6Cette conception de la créativité formulée ici par Bloch (ouverte vers le passé et l’avenir) s’applique parfaitement à Bernd Alois Zimmermann. La notion souvent employée par Zimmermann de « forme sphérique du temps2 » pourrait être considérée comme un dérivé direct de la pensée de Bloch. L’élément statique est cependant trop marqué à mes yeux : il ne peut en aucune manière recouvrir toute l’étendue de sa création. On pourrait presque avancer l’idée qu’Ernst Bloch avait anticipé la position de Zimmermann : l’acte de création chez Zimmermann, dirigé vers l’avenir, produit sous une pression psychique et intellectuelle gigantesque, s’efforce sans cesse d’apporter une totale clarté intellectuelle à l’intérieur de la conscience musicale ; en même temps, il joint les deux lisières de la conscience en un cercle d’une étendue (historique !) considérable, qui brille dans la lumière matinale de son utopie concrète : une musique « nouvelle », humaine.
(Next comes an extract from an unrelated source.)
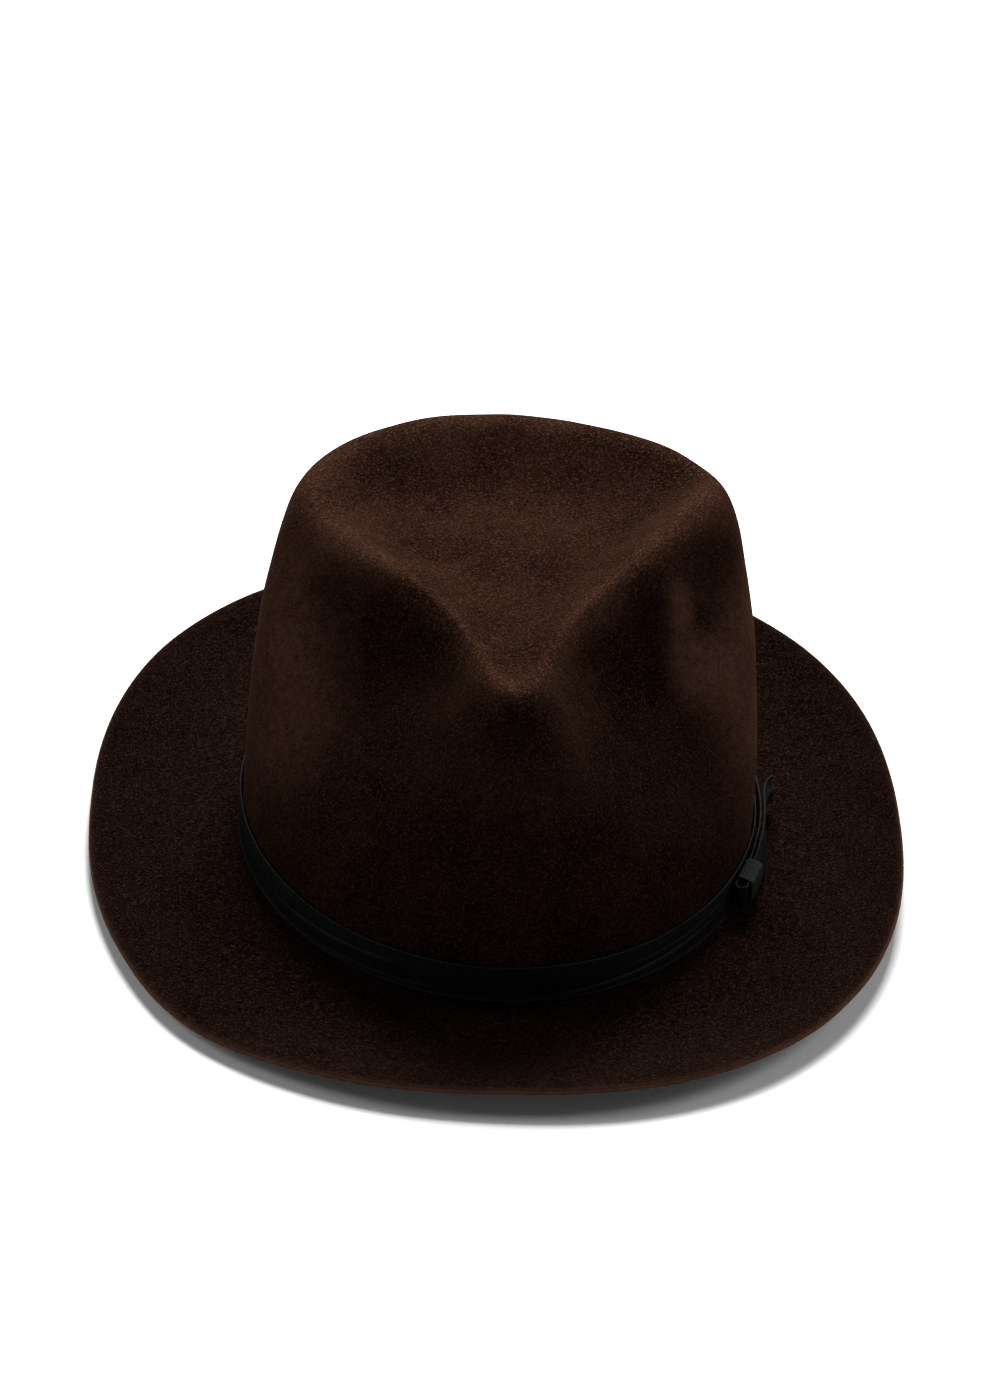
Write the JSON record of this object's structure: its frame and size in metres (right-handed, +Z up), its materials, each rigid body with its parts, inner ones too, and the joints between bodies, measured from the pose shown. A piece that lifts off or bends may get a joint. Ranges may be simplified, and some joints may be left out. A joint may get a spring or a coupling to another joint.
{
  "type": "fedora hat",
  "caption": "Felt fedora with a teardrop crown, front pinch, narrow ribbon band with a side bow, and a leather sweatband inside.",
  "frame": {"origin": "on the surface the brim rests on, under the middle of the hat's bounding box", "axes": "+Z up; -Y to the front of the hat; +X to the wearer's left, the side with the bow; +Y is the longest way, front to back"},
  "size_m": [0.2804, 0.3192, 0.1199],
  "materials": {
    "felt": "matt brushed fur felt, dark chocolate brown",
    "ribbon": "ribbed grosgrain, black",
    "black_thread": "matt sewing thread, black",
    "sweatband_leather": "smooth satin leather, brown",
    "reed_plastic": "satin plastic cord, cream",
    "cotton_tape": "matt woven cotton, cream",
    "brown_thread": "matt sewing thread, brown",
    "lining_satin": "satin weave, bronze brown"
  },
  "bodies": {
    "root": {"felt_body": "felt", "hatband": "ribbon", "bow_ribbon": "ribbon", "bow_knot": "ribbon", "bow_tack": "black_thread", "hatband_tack_1": "black_thread", "hatband_tack_2": "black_thread", "hatband_tack_3": "black_thread", "hatband_tack_4": "black_thread", "sweatband": "sweatband_leather", "sweatband_rear_bow": "sweatband_leather", "sweatband_reed": "reed_plastic", "sweatband_seam_tape": "cotton_tape", "sweatband_stitching": "brown_thread", "reed_tape": "cotton_tape", "size_tag": "cotton_tape", "lining_wall": "lining_satin", "lining_tip": "lining_satin"}
  },
  "joints": []
}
7Si je devais définir plus précisément ma propre position sur le travail de compositeur, ce que j’ai dit ici sur Bernd Alois Zimmermann serait l’approche la plus précise possible. La sincérité avec laquelle il se déplace dans sa propre sphère donne à sa création un visage qui lui est tellement propre que je ne cours aucun risque d’être mis dans le même sac que lui. Mes dispositions sont totalement différentes des siennes (ce qui me manque surtout, c’est sa diversité). Mais je me vois à ses côtés, dans son voisinage immédiat.
8« Je propose : pas de musique pure » : contribution au programme « Carte blanche » de Musique Vivante, Paris, mai 1980, manuscrit. « … das Heraufkommende im Alten freilegen », dans HiFi Stereophonie 18/1979, p. 441.